Mi madre fue ingresada de urgencia para tratar unos dolores insoportables. Está muy enferma. Lo que siempre pensó que podía cogerte por sorpresa llegó un día cualquiera. Siento tristeza al verla sufrir.

Desde hace un tiempo he imaginado el día en que no esté con nosotros. Sin embargo, no estoy tan preparado para verla sufrir. Mi madre es la persona más amorosa que he conocido nunca, y también la más resistente a los golpes de la vida. Su vida acumula unos cuantos dramas y ella no ha dejado de sonreír hasta hace bien poco. Todo el mundo le adora. Disfrutábamos hablando todas las mañanas por teléfono o yendo al cine de vez en cuando. Nuestras conversaciones eran inagotables, y ahora se agota con lo que le queda. Y lo que le queda ya no se puede llamar vida.

Siempre cuidó de su familia hasta el extremo. Pendiente de lo que necesitábamos todas las personas que estábamos a su alrededor. Nunca dijo que no a nadie. Cosió las heridas de mis hijos y mis heridas con cariño y dulzura. Dar a los demás le hacía feliz. Vernos bien le hacía feliz. Sabía disfrutar de todo y con todos. Con sus amigas y con su casa. Con nosotros y con sus nietos.

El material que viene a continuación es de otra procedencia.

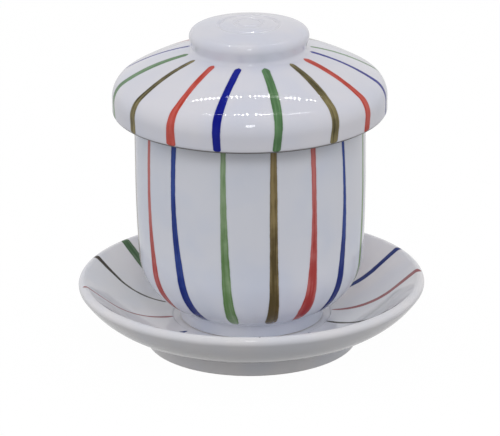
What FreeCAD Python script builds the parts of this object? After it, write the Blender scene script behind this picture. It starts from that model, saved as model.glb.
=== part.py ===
"""Lidded cup for steamed custard, standing in its saucer. Millimetres, +Z up.

Three pieces of white porcelain, each turned about the same upright axis: the saucer,
the cup that stands in the saucer's well, and the lid that rests on the cup's rim.
The origin is on that axis, at the middle of the saucer's foot ring, on the table.
"""
import FreeCAD, Part
import os
import re
import Sketcher

os.makedirs("parts", exist_ok=True)
doc = FreeCAD.newDocument("custard_cup")

# Driving sizes, in millimetres and degrees. Heights are taken from the foot of their own piece.
SIZES = {
    # The saucer: a bowl-shaped dish on a foot ring, with a thick rounded lip.
    "saucer_radius": 60.5,
    "saucer_height": 23,
    "lip_radius": 1.8,
    "flare_angle": 38,
    "flare_length": 10.6,
    "under_angle": 57,
    "bowl_curve": 33,
    "under_curve": 32,
    "saucer_floor": 9.7,
    "saucer_base": 4.6,
    "saucer_foot_radius": 36.9,
    "saucer_foot_height": 6.3,
    "saucer_foot_width": 3.4,
    "well_play": 2,
    "well_depth": 0.4,
    "well_shelf": 2.1,
    # The cup: nearly straight walls above a tight curve, on an unpainted foot ring.
    "cup_radius": 40,
    "cup_height": 84.4,
    "rim_wall": 3.3,
    "cup_wall": 3.7,
    "waist_inset": 0.9,
    "belly_height": 23.3,
    "belly_curve": 20.5,
    "side_curve": 510,
    "straight_height": 55.7,
    "cup_floor": 8.8,
    "cup_base": 4.8,
    "cup_foot_radius": 25.5,
    "cup_foot_height": 5.1,
    "cup_foot_width": 3.2,
    # The lid: a dome that hangs over the rim, an inner ring that keeps it central, and its knob.
    "lid_overhang": 7.5,
    "lid_wall": 4.2,
    "skirt_straight": 5.6,
    "shoulder_curve": 8,
    "shoulder_angle": 31,
    "crown_curve": 82,
    "inside_curve": 90,
    "crown_height": 22.2,
    "seat_height": 9.6,
    "seat_ledge": 1,
    "seat_curve": 7,
    "lid_play": 0.6,
    "flange_wall": 2.7,
    "flange_depth": 4.6,
    "neck_radius": 19.4,
    "knob_radius": 21.2,
    "knob_height": 6.6,
    "knob_rise": 3,
    "knob_wall": 4.9,
    "knob_ring_radius": 10,
    "knob_eye_radius": 4.5,
    "ring_tool": 1.6,
    "ring_depth": 0.25,
    # Slight leans that let a piece leave its mould, and the roundings of the edges.
    "foot_lean": 0.6,
    "flange_lean": 0.3,
    "hollow_lean": 1,
    "foot_edge": 0.6,
    "foot_root": 1.2,
    "recess_root": 2,
    "well_edge": 0.3,
    "rim_edge": 1.3,
    "hollow_root": 4,
    "skirt_edge": 1.4,
    "flange_edge": 0.9,
    "flange_root": 1.5,
    "knob_edge": 1.7,
    "knob_root": 1.4,
}

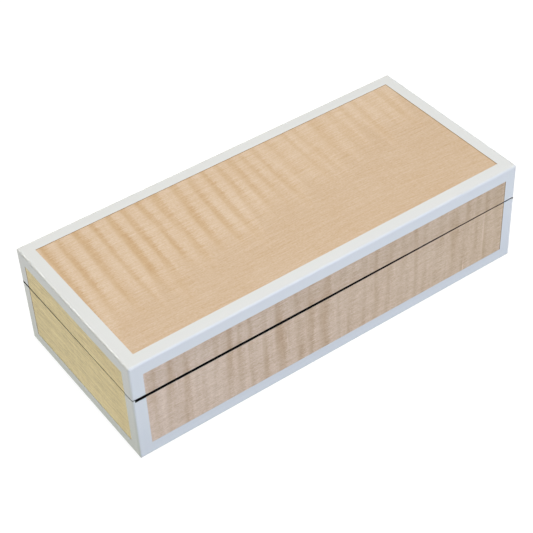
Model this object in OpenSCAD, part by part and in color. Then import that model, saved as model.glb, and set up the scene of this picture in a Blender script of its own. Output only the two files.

Nunca vi en ella un mal sentimiento. Sólo en una situación muy límite pude comprobar que era tan humana como somos todos cuando nos llevan al límite. Una vez en ochenta y siete años. Perder a mi madre dejará un vacío dentro de mí.

Ahora sólo me queda acariciar su piel suave. Sus manos, su pelo y su rostro. Es cálida como siempre lo fue con nosotros. Como su mirada. Esa mirada que algún día sólo podré imaginar.